# 5x5x5 Blindfolded 5:57.98



## Ollie (Jun 19, 2013)

Skip to 1:55 for some brotherly love. Might've been faster (or a PB) without the distraction, who knows.
My last solve for a while, while I take a bit of a break! Inspired by Marcell's 5:08 






F D r' L B' R' f r2 B' R2 D' d L' D l' f' u2 R d2 f' l2 f2 b' u' D U l2 f' b R' d R2 B' f' u2 f F2 L2 f' u' f' D l2 u' d U2 L' r' u' l' D2 F2 b2 L' r2 F B' b2 R b


----------



## A Leman (Jun 19, 2013)

Awesome! And yeah, I may be slow, but breaks help me too.


----------



## antoineccantin (Jun 19, 2013)

Sibbling are soo annoying sometimes. My brother often intentionally makes loud noises or talks a lot to me to distract me when I'm trying to film BLD stuff.


----------



## Ollie (Jun 19, 2013)

antoineccantin said:


> Sibbling are soo annoying sometimes. My brother often intentionally makes loud noises or talks a lot to me to distract me when I'm trying to film BLD stuff.
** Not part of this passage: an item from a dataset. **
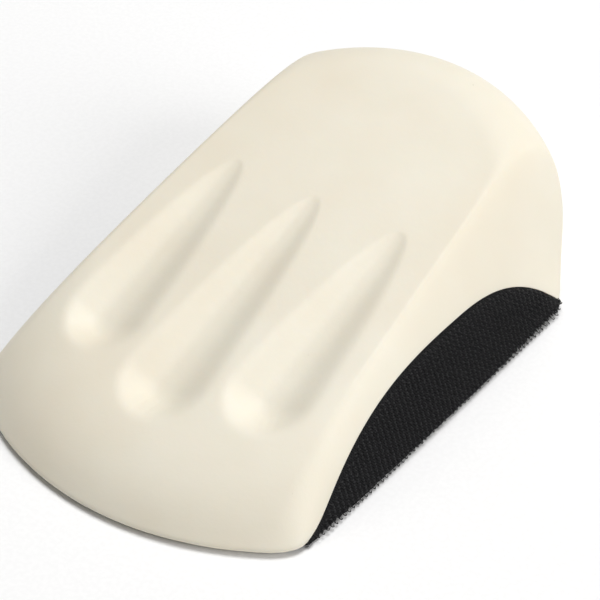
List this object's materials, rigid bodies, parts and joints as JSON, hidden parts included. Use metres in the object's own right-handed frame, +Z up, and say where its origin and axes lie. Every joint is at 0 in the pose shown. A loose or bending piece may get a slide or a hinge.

Lols, I don't think he realised I was filming! I'd only have been annoyed if it was a DNF


----------



## SirWaffle (Jun 19, 2013)

I have had so many good solves ruined from my mom or brother needing something. Very annoying. Also nice solve.


----------



## DrKorbin (Jun 19, 2013)

> 5x5x5 Blindfolded 5:57.98


Lol it is useless bcoz u dont do it at the comps


----------



## Ollie (Jun 19, 2013)

DrKorbin said:


> Lol it is useless bcoz u dont do it at the comps



Nor do you


----------



## etshy (Jun 20, 2013)

Wow ,you're awesome, Sub-6 is awesome


----------



## JasonK (Jun 20, 2013)

Penn & Teller <3

That is seriously impressive


----------



## HEART (Jun 20, 2013)

Wow... Finally we have bld'ers that can compete with marcell  Very impressive, it's crazy how fast you've gotten in such a short ammount of time.
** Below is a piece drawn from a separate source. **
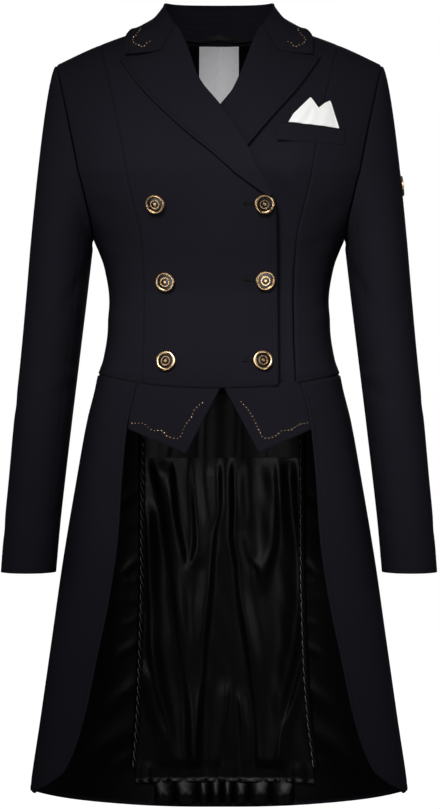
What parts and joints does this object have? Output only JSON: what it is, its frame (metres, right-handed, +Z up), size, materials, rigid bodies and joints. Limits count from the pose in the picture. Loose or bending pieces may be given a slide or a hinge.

e: no disrespect to marcell though, that came off kinda... odd. It's just nice to see some actual competition


----------



## rock1313 (Jun 20, 2013)

Those damn siblings that always ruin your blind solves. Great solve always improving :tu


----------



## Ollie (Jun 20, 2013)

HEART said:


> Wow... Finally we have bld'ers that can compete with marcell  Very impressive, it's crazy how fast you've gotten in such a short ammount of time.
> 
> e: no disrespect to marcell though, that came off kinda... odd. It's just nice to see some actual competition



Thanks, I know what you meant  My attempts/success have all been low 6's since Cambridge, but Marcell is still leagues ahead!


----------